▶ _Exercise prompt_:
All of the material below is to be repeated exactly.

'''

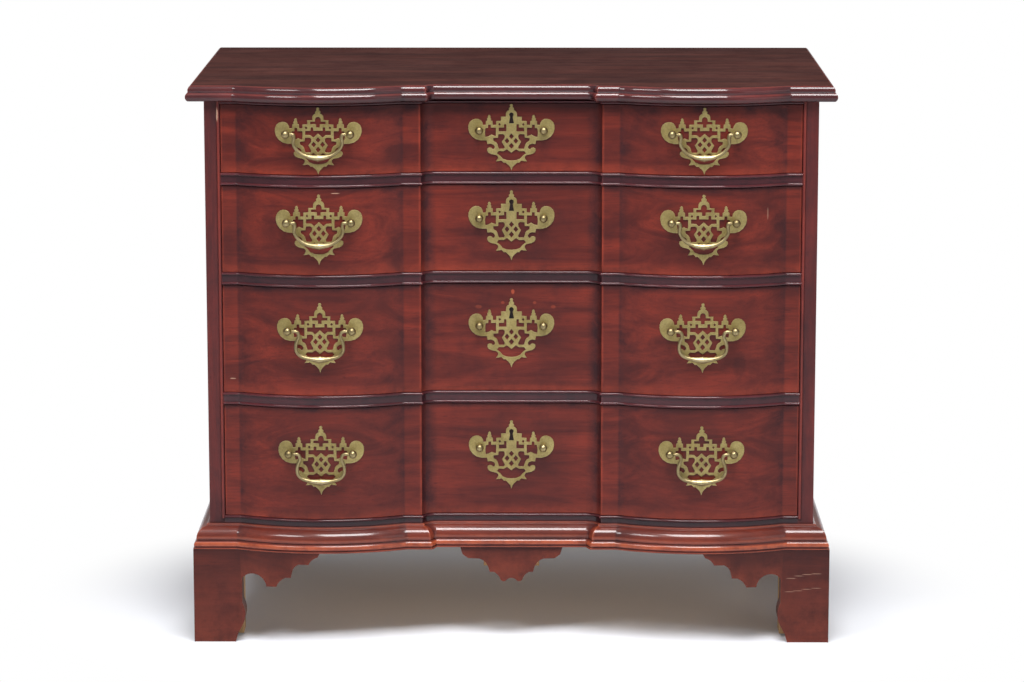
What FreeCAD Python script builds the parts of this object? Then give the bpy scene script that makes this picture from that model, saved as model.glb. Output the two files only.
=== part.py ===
import FreeCAD, Part
import math
import os
import re
import Sketcher

# Block-front chest of four drawers on bracket feet, with pierced brasses.
# Frame: +Z up, the drawers face -Y, the origin is on the floor under the middle of the
# whole chest. Pieces are drawn from the facade plane, which holds the flat ends of the
# drawer fronts, and finish() then moves each piece from there into the chest's frame.

SIZES = {
    # case
    "case_width": 864,
    "case_depth": 500,
    "side_thickness": 22,
    "bottom_thickness": 22,
    "back_thickness": 12,
    "rabbet_width": 10,
    "rail_height": 23,
    "divider_thickness": 17.5,
    "divider_depth": 70,
    "top_rail_thickness": 4.5,
    "housing_depth": 8,
    "housing_stop": 12,
    "opening_1": 98,
    "opening_2": 124.5,
    "opening_3": 155.5,
    "opening_4": 162,
    # top board
    "top_thickness": 22,
    "top_overhang": 15,
    "top_side_extra": 10,
    "top_back_overhang": 5,
    # blocked facade: two swelled blocks beside a recess with coved sides
    "block_outer": 386.6,
    "block_inner": 153.9,
    "block_bow": 27,
    "cove_arris": 128,
    "cove_width": 22,
    "cove_depth": 15,
    # beads round the drawer openings
    "bead_width": 4,
    "bead_rise": 2.5,
    "stile_bead_width": 5,
    # base moulding
    "moulding_height": 34,
    "moulding_projection": 22.5,
    # feet
    "foot_height": 136,
    "foot_thickness": 30.5,
    "rear_brace_width": 95,
    "rear_brace_thickness": 18,
    "rear_brace_toe": 45,
    "rear_brace_shoulder": 25,
    "rear_brace_inset": 6,
    "glue_block_width": 38,
    "glue_block_floor_gap": 5,
    "drop_half_width": 73.5,
    "drop_thickness": 18,
    "drop_setback": 3,
    "drop_block_length": 80,
    "drop_block_thickness": 22,
    "drop_block_height": 32,
    # drawers
    "drawer_setback": 0.5,
    "drawer_side_gap": 1,
    "drawer_top_gap": 0.6,
    "drawer_run_gap": 0.3,
    "front_thickness": 38,
    "hollow_wall": 34,
    "hollow_ledge": 18,
    "drawer_side_thickness": 11,
    "drawer_side_drop": 3,
    "panel_thickness": 7,
    "panel_rise": 9,
    "groove_depth": 5,
    "groove_play": 0.2,
    "dovetail_length": 20,
    "dovetail_flare": 4,
    "dovetail_pin": 4,
    "dovetail_margin": 5,
    "hole_play": 0.2,
    "runner_width": 20,
    "stop_length": 14,
    "stop_height": 14,
    # locks
    "lock_width": 64,
    "lock_height": 42,
    "lock_depth": 10,
    "lock_wall": 2,
    "bolt_width": 20,
    "bolt_thickness": 5,
    "bolt_travel": 7,
    "bolt_play": 0.3,
    "mortise_play": 2.5,
    "keyhole_radius": 2.6,
    "keyhole_rise": 22.6,
    # brasses
    "plate_width": 121.6,
    "plate_height": 100,
    "top_plate_height": 94.5,
    "plate_thickness": 1.6,
    "post_spacing": 91,
    "post_reach": 11.5,
    "post_ball_radius": 5.1,
    "post_neck_radius": 2.6,
    "post_flange_radius": 3.4,
    "post_shank_radius": 2.4,
    "nut_radius": 5.5,
    "nut_thickness": 4,
    "bail_pin_radius": 1.5,
    "bail_pin_play": 0.35,
    "bail_pin_end": 2.2,
    "bail_thickness": 4.6,
    "bail_chamfer": 1.1,
    "plain_bail_drop": 33,
    "swan_bail_drop": 40.5,
    "stud_ball_radius": 4.8,
    "stud_reach": 5.6,
    "stud_neck_radius": 2.6,
    "stud_pin_radius": 1.5,
    "stud_length": 12,
    "handle_rise_1": 10.1,
    "handle_rise_2": 13.8,
    "handle_rise_3": 16.8,
    "handle_rise_4": 16,
}
DRAWERS = (1, 2, 3, 4)
TAIL_COUNTS = {1: 2, 2: 3, 3: 4, 4: 4}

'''

▶ _Written response_:
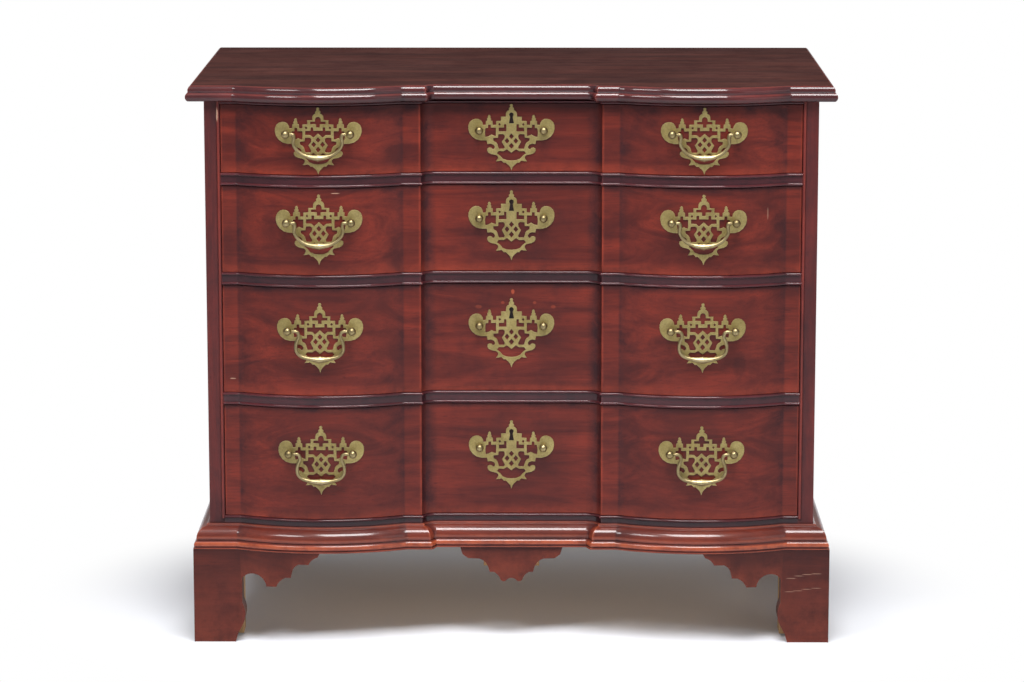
What FreeCAD Python script builds the parts of this object? Then give the bpy scene script that makes this picture from that model, saved as model.glb. Output the two files only.
=== part.py ===
import FreeCAD, Part
import math
import os
import re
import Sketcher

# Block-front chest of four drawers on bracket feet, with pierced brasses.
# Frame: +Z up, the drawers face -Y, the origin is on the floor under the middle of the
# whole chest. Pieces are drawn from the facade plane, which holds the flat ends of the
# drawer fronts, and finish() then moves each piece from there into the chest's frame.

SIZES = {
    # case
    "case_width": 864,
    "case_depth": 500,
    "side_thickness": 22,
    "bottom_thickness": 22,
    "back_thickness": 12,
    "rabbet_width": 10,
    "rail_height": 23,
    "divider_thickness": 17.5,
    "divider_depth": 70,
    "top_rail_thickness": 4.5,
    "housing_depth": 8,
    "housing_stop": 12,
    "opening_1": 98,
    "opening_2": 124.5,
    "opening_3": 155.5,
    "opening_4": 162,
    # top board
    "top_thickness": 22,
    "top_overhang": 15,
    "top_side_extra": 10,
    "top_back_overhang": 5,
    # blocked facade: two swelled blocks beside a recess with coved sides
    "block_outer": 386.6,
    "block_inner": 153.9,
    "block_bow": 27,
    "cove_arris": 128,
    "cove_width": 22,
    "cove_depth": 15,
    # beads round the drawer openings
    "bead_width": 4,
    "bead_rise": 2.5,
    "stile_bead_width": 5,
    # base moulding
    "moulding_height": 34,
    "moulding_projection": 22.5,
    # feet
    "foot_height": 136,
    "foot_thickness": 30.5,
    "rear_brace_width": 95,
    "rear_brace_thickness": 18,
    "rear_brace_toe": 45,
    "rear_brace_shoulder": 25,
    "rear_brace_inset": 6,
    "glue_block_width": 38,
    "glue_block_floor_gap": 5,
    "drop_half_width": 73.5,
    "drop_thickness": 18,
    "drop_setback": 3,
    "drop_block_length": 80,
    "drop_block_thickness": 22,
    "drop_block_height": 32,
    # drawers
    "drawer_setback": 0.5,
    "drawer_side_gap": 1,
    "drawer_top_gap": 0.6,
    "drawer_run_gap": 0.3,
    "front_thickness": 38,
    "hollow_wall": 34,
    "hollow_ledge": 18,
    "drawer_side_thickness": 11,
    "drawer_side_drop": 3,
    "panel_thickness": 7,
    "panel_rise": 9,
    "groove_depth": 5,
    "groove_play": 0.2,
    "dovetail_length": 20,
    "dovetail_flare": 4,
    "dovetail_pin": 4,
    "dovetail_margin": 5,
    "hole_play": 0.2,
    "runner_width": 20,
    "stop_length": 14,
    "stop_height": 14,
    # locks
    "lock_width": 64,
    "lock_height": 42,
    "lock_depth": 10,
    "lock_wall": 2,
    "bolt_width": 20,
    "bolt_thickness": 5,
    "bolt_travel": 7,
    "bolt_play": 0.3,
    "mortise_play": 2.5,
    "keyhole_radius": 2.6,
    "keyhole_rise": 22.6,
    # brasses
    "plate_width": 121.6,
    "plate_height": 100,
    "top_plate_height": 94.5,
    "plate_thickness": 1.6,
    "post_spacing": 91,
    "post_reach": 11.5,
    "post_ball_radius": 5.1,
    "post_neck_radius": 2.6,
    "post_flange_radius": 3.4,
    "post_shank_radius": 2.4,
    "nut_radius": 5.5,
    "nut_thickness": 4,
    "bail_pin_radius": 1.5,
    "bail_pin_play": 0.35,
    "bail_pin_end": 2.2,
    "bail_thickness": 4.6,
    "bail_chamfer": 1.1,
    "plain_bail_drop": 33,
    "swan_bail_drop": 40.5,
    "stud_ball_radius": 4.8,
    "stud_reach": 5.6,
    "stud_neck_radius": 2.6,
    "stud_pin_radius": 1.5,
    "stud_length": 12,
    "handle_rise_1": 10.1,
    "handle_rise_2": 13.8,
    "handle_rise_3": 16.8,
    "handle_rise_4": 16,
}
DRAWERS = (1, 2, 3, 4)
TAIL_COUNTS = {1: 2, 2: 3, 3: 4, 4: 4}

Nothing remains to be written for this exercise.